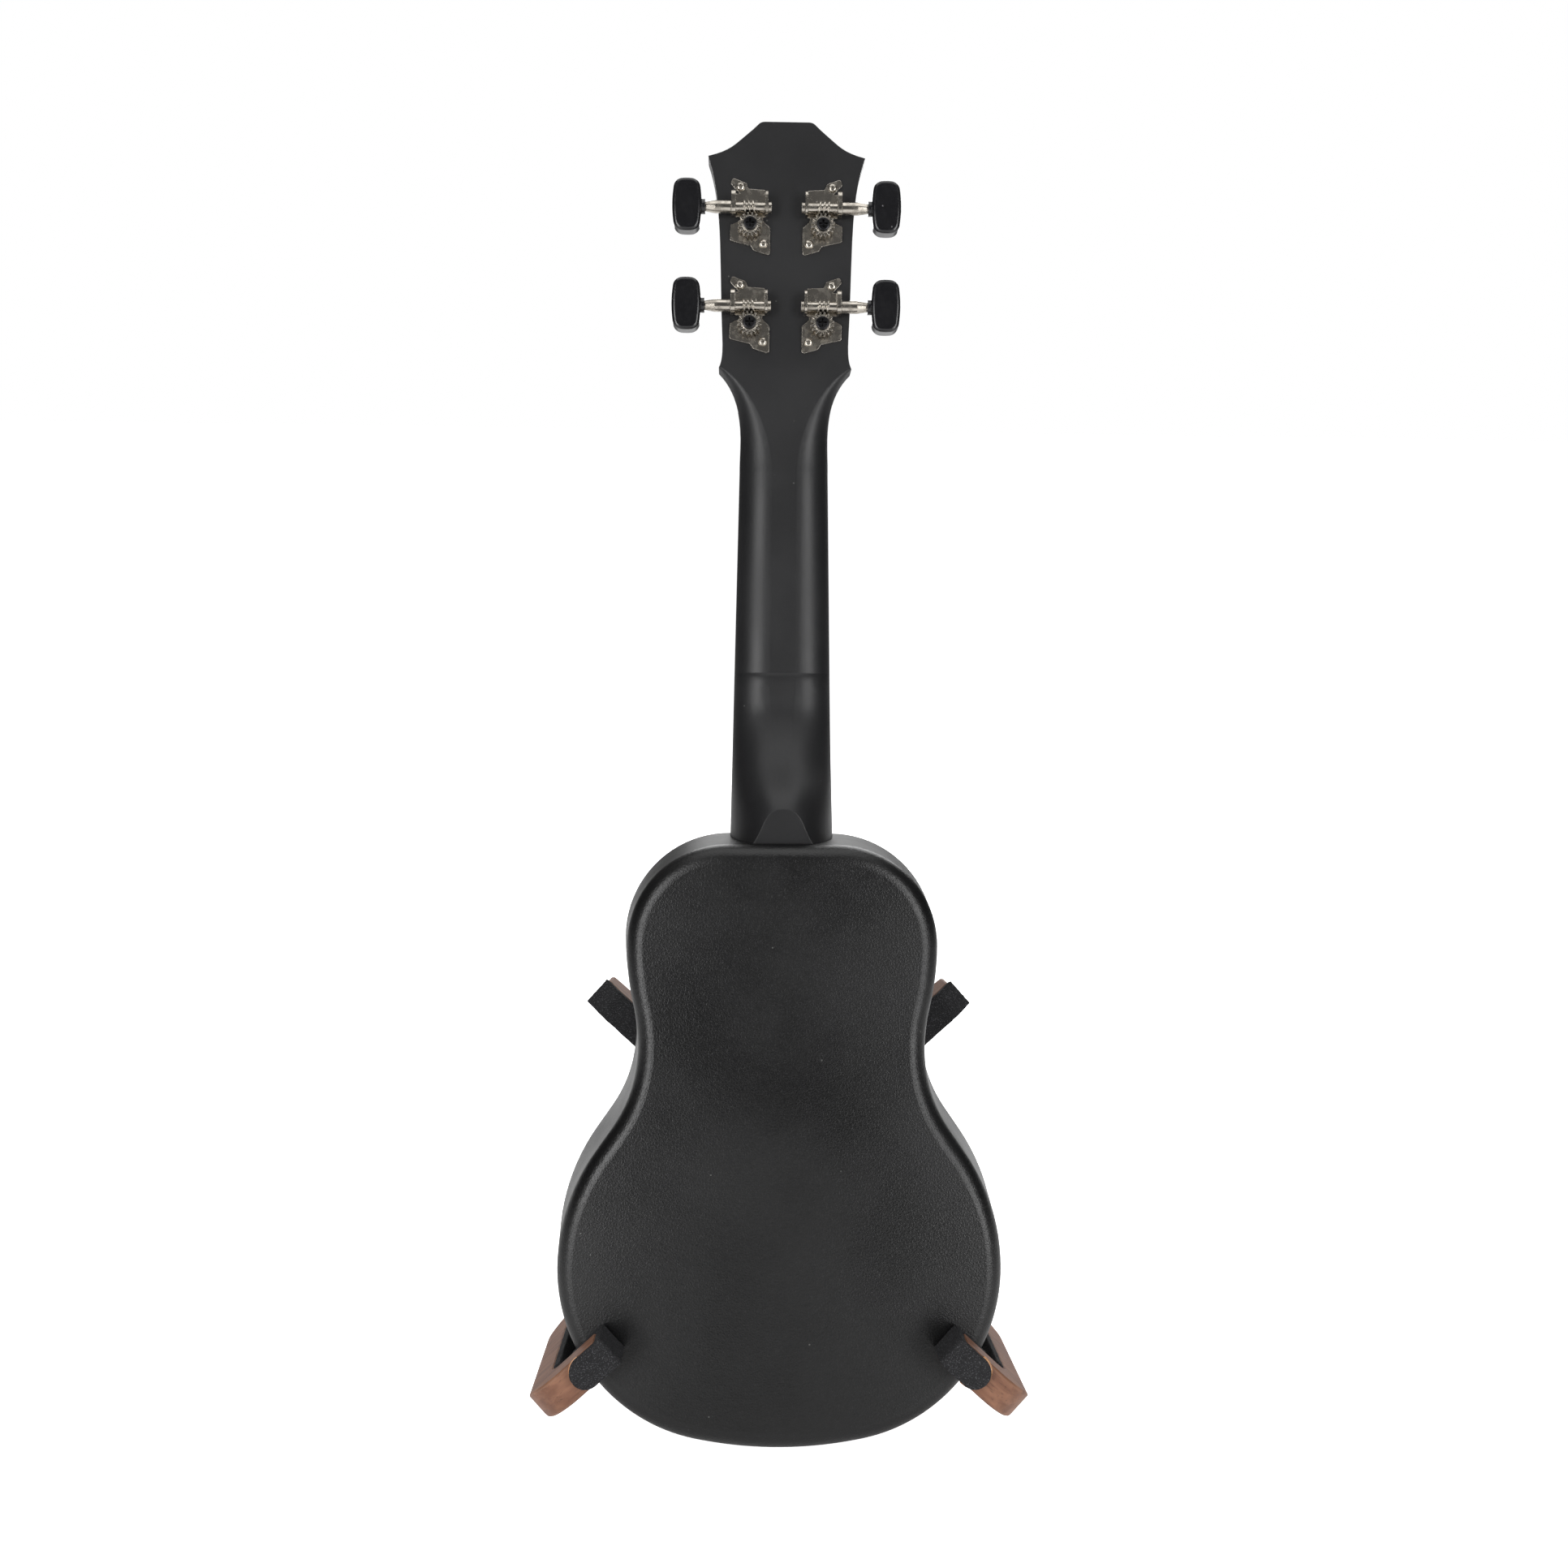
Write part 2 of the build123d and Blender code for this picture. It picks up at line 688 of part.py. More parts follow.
with BuildPart() as bushings:
    with BuildSketch(Plane.XZ.offset(-headstock_front_y)):
        with Locations(*posts):
            Circle(4.9)
    extrude(amount=-1)
    with BuildSketch(Plane.XZ.offset(-headstock_front_y)):
        with Locations(*posts):
            Circle(3.95)
    extrude(amount=4.9)
    with BuildSketch(Plane.XZ.offset(-(headstock_front_y + 1))):
        with Locations(*posts):
            Circle(post_radius + running_gap)
    extrude(amount=6, mode=Mode.SUBTRACT)
keep(bushings.part, "post_bushings")

with BuildPart() as drilled_neck:
    add(neck.part)
    with BuildSketch(Plane.XZ.offset(-headstock_back_y)):
        with Locations(*headstock_screws):
            Circle(1.05)
    extrude(amount=-8.5, mode=Mode.SUBTRACT)
keep(drilled_neck.part, "neck")

# ================================================================ cradle: two crossed arms
arm_cos = cos(radians(arm_angle))
arm_sin = sin(radians(arm_angle))


def arm_plane(side):
    """The middle plane of an arm, with its X along the arm and its Y along the ukulele's Y."""
    return Plane(
        origin=(0, 0, hub_z), x_dir=(side * arm_cos, 0, arm_sin), z_dir=(-arm_sin, 0, side * arm_cos)
    )


pad_land_y = body_depth + pad_gap + foam_thickness
pad_end_drop = 3.2
lap_gap = 0.1
arm_reach_s = arm_top_s + 20.0
arm_outline = (
    # along the arm, depth, corner radius
    (hook_bottom_s, hook_front_y, 20.0),
    (hook_bottom_s, arm_back_y, 42.0),
    (30.0, arm_back_y, 60.0),
    (arm_top_s, 79.0, 3.0),
    (arm_top_s, pad_land_y + pad_end_drop, 0.8),
    (pad_bend_s, pad_land_y, 3.0),
    (pad_start_s, pad_land_y, 5.0),
    (pad_start_s - 11.0, arm_front_y, 8.0),
    (throat_s, arm_front_y, 5.0),
    (throat_s, hook_inner_y, 5.0),
    (hook_tip_s, hook_inner_y, 1.0),
    (hook_tip_s, hook_front_y, 1.0),
)
cradle_screw_radius = 1.75
cradle_screw_s = 13.5
cradle_screws = [
    (side * arm_cos * s, hub_z + arm_sin * s)
    for side in (1, -1)
    for s in (-cradle_screw_s, cradle_screw_s)
]

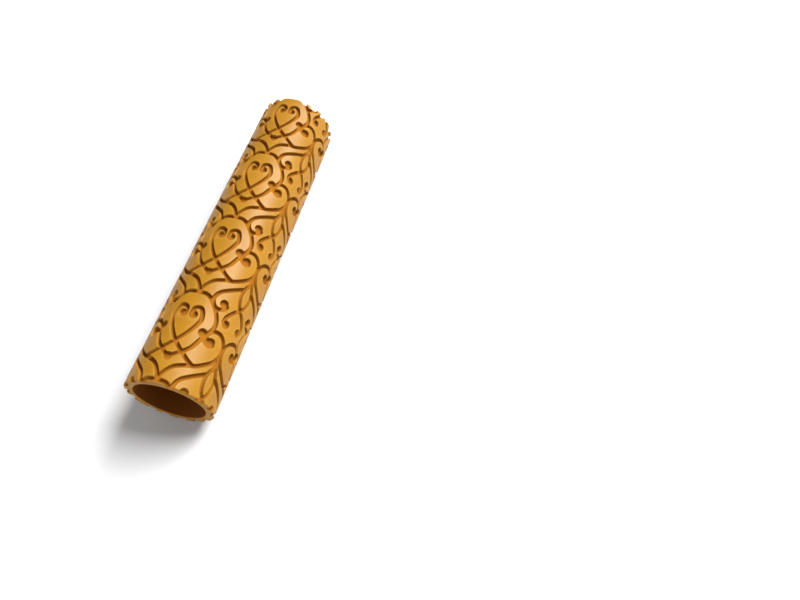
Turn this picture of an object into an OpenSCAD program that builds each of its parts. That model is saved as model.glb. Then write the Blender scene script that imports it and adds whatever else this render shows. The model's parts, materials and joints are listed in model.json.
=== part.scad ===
// Textured pattern roller: a hollow one-piece sleeve that rolls a repeating scroll pattern into clay or
// plaster. The scrollwork is a set of sunk lines in the outer face, so it prints as raised lines.
// Units are millimetres. The roller's axis is +Y, +Z is up, and the origin is in the middle of the bore.

/* [Sleeve] */
// Outer diameter, over the uncut face
outer_d = 35; // [34:1:45]
// Length from end to end
sleeve_l = 152; // [76:38:190]
// Diameter of the open bore
bore_d = 28; // [20:1:28]

/* [Pattern] */
// Length of one repeat along the sleeve
repeat_l = 38; // [34:1:42]
// Depth of the sunk lines
groove_depth = 1.6; // [0.6:0.1:1.8]
// Width of the sunk lines
groove_w = 1.8; // [1:0.1:2]
// Radius of the round dots that end the lines
dot_r = 1.8; // [1.4:0.1:2]
// Angle from straight up to the middle of the first repeat, in degrees
pattern_turn = 3; // [-60:1:60]
// Distance that the first row of repeats starts past the +Y end
row_offset = 1.2; // [0:0.1:10]

/* [Hidden] */
$fn = 96;

outer_r = outer_d / 2;
repeats_round = 3;
repeat_w = PI * outer_d / repeats_round;
rows = ceil(sleeve_l / repeat_l);

// The sunk lines are cut strip by strip. A strip runs the whole length, and is narrow enough to be cut
// straight in without losing much depth at its sides.
strips_per_repeat = 6;
strip_turn = 360 / repeats_round / strips_per_repeat;
strip_w = 2 * outer_r * tan(strip_turn / 2);
cut_over = 1;
strip_overlap = 0.02;
dot_sides = 8;

// The lines of half a repeat, in hundredths of a repeat. x goes round from the repeat's middle line, and y
// goes along from the repeat's head. The other half is the mirror image.
frame_line = [[0, 0], [10.8, 0.6], [20.6, 9.3], [28.4, 20.3], [30.9, 30], [27.5, 40.3], [22.6, 49.6],
    [17.9, 59.6], [10.5, 67.2], [1.6, 73.5]];
side_line = [[36.7, 49], [33, 51.4], [28.3, 49.1], [26.8, 43], [31.1, 36.1], [38.4, 34.6],
    [44.5, 37.9], [48.7, 45], [49.1, 54], [45.7, 62.3], [40.1, 68.1], [30.3, 75], [20.1, 78.6],
    [10, 83.3], [3, 91.8], [0, 100]];
heart_line = [[3, 24.5], [3.8, 19.1], [8.1, 16.7], [12.3, 18.4], [15.5, 27], [14.4, 33.8],
    [10.5, 42.2], [5.3, 50.3], [0, 56.7], [-6, 62.6], [-12.3, 67.7], [-19.4, 72.9], [-26.6, 76.6]];
hook_line = [[44.9, 76.6], [39.8, 80], [29.9, 86.6], [21.5, 93], [17.7, 101], [19.8, 107.8],
    [24.9, 111.2], [31, 109.7], [34.3, 105.4]];
leaf_line = [[50, 61], [48.2, 69], [44.9, 76.6], [44, 86.1], [46, 94.8], [50, 100.3], [54.7, 104.9],
    [58.9, 110.3], [62, 115.3], [63, 120.4]];
half_lines = [frame_line, side_line, heart_line, hook_line, leaf_line];
half_dots = [[0, 74.3], [22.2, 41.2], [33.8, 47], [5.5, 26], [30.2, 103.2], [59.4, 122.3]];

// Where a pattern point lies on the unrolled face: mm round from straight up, and mm along the axis
function on_face(p, side, column, row) = [
    outer_r * pattern_turn * PI / 180 + column * repeat_w + side * p[0] * repeat_w / 100,
    sleeve_l / 2 + row_offset - row * repeat_l - p[1] * repeat_l / 100];

// Unit vector square to a line at its point i
function square_to(line, i) =
    let (along = line[min(i + 1, len(line) - 1)] - line[max(i - 1, 0)])
    [-along[1], along[0]] / norm(along);

// True where a point lies within reach of the strip whose middle is at x
function near_strip(p, x, reach) = abs(p[0] - x) < strip_w / 2 + reach;

// The stretches of one line that cross the strip whose middle is at x, drawn about that middle
module line_in_strip(line, x) {
    for (i = [0:len(line) - 2]) {
        a = line[i];
        b = line[i + 1];
        if (near_strip((a + b) / 2, x, norm(b - a) / 2 + groove_w)) {
            edge_a = square_to(line, i) * groove_w / 2;
            edge_b = square_to(line, i + 1) * groove_w / 2;
            translate([-x, 0]) polygon([a + edge_a, b + edge_b, b - edge_b, a - edge_a]);
        }
    }
}

// All the lines and dots that cross the strip whose middle is at x
module pattern_in_strip(x, column) {
    for (col = [column - 1:column + 1], row = [-2:rows], side = [-1, 1]) {
        for (line = half_lines) line_in_strip([for (p = line) on_face(p, side, col, row)], x);
        for (dot = half_dots) {
            p = on_face(dot, side, col, row);
            if (near_strip(p, x, dot_r)) translate(p - [x, 0]) circle(r = dot_r, $fn = dot_sides);
        }
    }
}

// Cutter for one strip: its part of the pattern, pushed straight in to the groove depth
module strip_cutter(strip) {
    turn = (strip + 0.5) * strip_turn;
    rotate([0, turn, 0])
        translate([0, 0, outer_r - groove_depth])
            linear_extrude(groove_depth + cut_over)
                offset(delta = strip_overlap)
                    intersection() {
                        pattern_in_strip(turn * PI / 180 * outer_r, floor(strip / strips_per_repeat));
                        square([strip_w, sleeve_l + 2 * cut_over], center = true);
                    }
}

module plain_sleeve() {
    rotate([90, 0, 0])
        difference() {
            cylinder(d = outer_d, h = sleeve_l, center = true);
            cylinder(d = bore_d, h = sleeve_l + 2 * cut_over, center = true);
        }
}

// The sleeve with its first strips cut, one after another
module cut_sleeve(strips) {
    if (strips == 0) plain_sleeve();
    else
        difference() {
            cut_sleeve(strips - 1);
            strip_cutter(strips - 1);
        }
}

module roller_sleeve() {
    color("orange") cut_sleeve(strips_per_repeat * repeats_round);
}

roller_sleeve();
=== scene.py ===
"""The textured pattern roller: a hollow orange sleeve with scrollwork sunk into its face."""

import json
import math

import bmesh
import bpy
import numpy as np
from mathutils import Matrix, Vector, geometry, kdtree


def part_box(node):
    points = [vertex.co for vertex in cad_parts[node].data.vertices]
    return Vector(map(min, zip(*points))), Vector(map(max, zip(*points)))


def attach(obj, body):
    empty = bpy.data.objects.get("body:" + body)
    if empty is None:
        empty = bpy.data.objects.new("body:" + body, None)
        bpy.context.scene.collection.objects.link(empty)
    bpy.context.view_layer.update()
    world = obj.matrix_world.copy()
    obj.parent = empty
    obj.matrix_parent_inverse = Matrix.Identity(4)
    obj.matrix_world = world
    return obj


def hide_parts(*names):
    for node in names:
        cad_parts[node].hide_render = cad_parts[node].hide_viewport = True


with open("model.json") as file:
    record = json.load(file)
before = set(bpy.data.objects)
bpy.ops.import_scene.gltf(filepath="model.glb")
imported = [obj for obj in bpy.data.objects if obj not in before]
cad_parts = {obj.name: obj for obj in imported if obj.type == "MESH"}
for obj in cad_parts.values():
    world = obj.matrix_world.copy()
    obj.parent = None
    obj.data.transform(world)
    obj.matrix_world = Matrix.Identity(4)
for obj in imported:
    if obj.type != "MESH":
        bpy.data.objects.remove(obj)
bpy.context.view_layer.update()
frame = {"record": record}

# ---------------------------------------------------------------- sizes, in metres and radians
MM = 0.001
sleeve_low, sleeve_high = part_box("roller_sleeve")
OUTER_R = (sleeve_high[2] - sleeve_low[2]) / 2
HALF_L = (sleeve_high[1] - sleeve_low[1]) / 2
BORE_R = frame["record"]["mounts"][0]["dims"]["r_mm"] * MM

REPEATS_ROUND = 3
REPEAT_W = 2 * math.pi * OUTER_R / REPEATS_ROUND
REPEAT_L = 38 * MM
PATTERN_TURN = math.radians(3)
ROW_OFFSET = 1.2 * MM
ROWS = math.ceil(2 * HALF_L / REPEAT_L)

LINE_HALF_W = 0.92 * MM
DOT_R = 1.82 * MM
GROOVE_DEPTH = 1.6 * MM
EDGE_BREAK = 0.22 * MM

# The cross-section of a sunk line: how far in from its edge, and how deep the face is there.
GROOVE_PROFILE = [
    (-0.06 * MM, 0.0),
    (0.03 * MM, 0.06 * MM),
    (0.08 * MM, 0.22 * MM),
    (0.20 * MM, 1.44 * MM),
    (0.40 * MM, GROOVE_DEPTH),
]

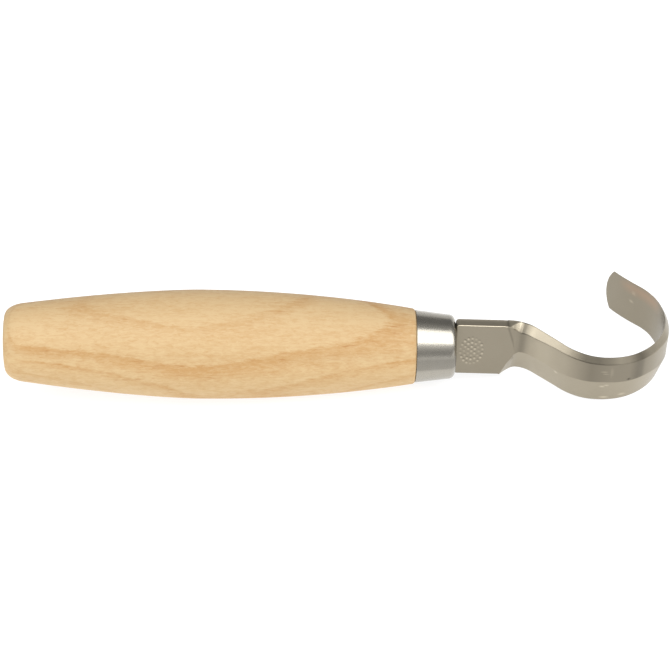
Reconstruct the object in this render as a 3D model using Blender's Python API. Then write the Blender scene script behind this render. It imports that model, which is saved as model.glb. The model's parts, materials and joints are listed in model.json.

- - -

Aim of the task —
Reproduce word for word the material above, beginning with the line that contains "if (strips == 0) plain_sleeve();" and ending with the line that contains "obj.matrix_world = Matrix.Identity(4)".

Finished exercise —
    if (strips == 0) plain_sleeve();
    else
        difference() {
            cut_sleeve(strips - 1);
            strip_cutter(strips - 1);
        }
}

module roller_sleeve() {
    color("orange") cut_sleeve(strips_per_repeat * repeats_round);
}

roller_sleeve();
=== scene.py ===
"""The textured pattern roller: a hollow orange sleeve with scrollwork sunk into its face."""

import json
import math

import bmesh
import bpy
import numpy as np
from mathutils import Matrix, Vector, geometry, kdtree


def part_box(node):
    points = [vertex.co for vertex in cad_parts[node].data.vertices]
    return Vector(map(min, zip(*points))), Vector(map(max, zip(*points)))


def attach(obj, body):
    empty = bpy.data.objects.get("body:" + body)
    if empty is None:
        empty = bpy.data.objects.new("body:" + body, None)
        bpy.context.scene.collection.objects.link(empty)
    bpy.context.view_layer.update()
    world = obj.matrix_world.copy()
    obj.parent = empty
    obj.matrix_parent_inverse = Matrix.Identity(4)
    obj.matrix_world = world
    return obj


def hide_parts(*names):
    for node in names:
        cad_parts[node].hide_render = cad_parts[node].hide_viewport = True


with open("model.json") as file:
    record = json.load(file)
before = set(bpy.data.objects)
bpy.ops.import_scene.gltf(filepath="model.glb")
imported = [obj for obj in bpy.data.objects if obj not in before]
cad_parts = {obj.name: obj for obj in imported if obj.type == "MESH"}
for obj in cad_parts.values():
    world = obj.matrix_world.copy()
    obj.parent = None
    obj.data.transform(world)
    obj.matrix_world = Matrix.Identity(4)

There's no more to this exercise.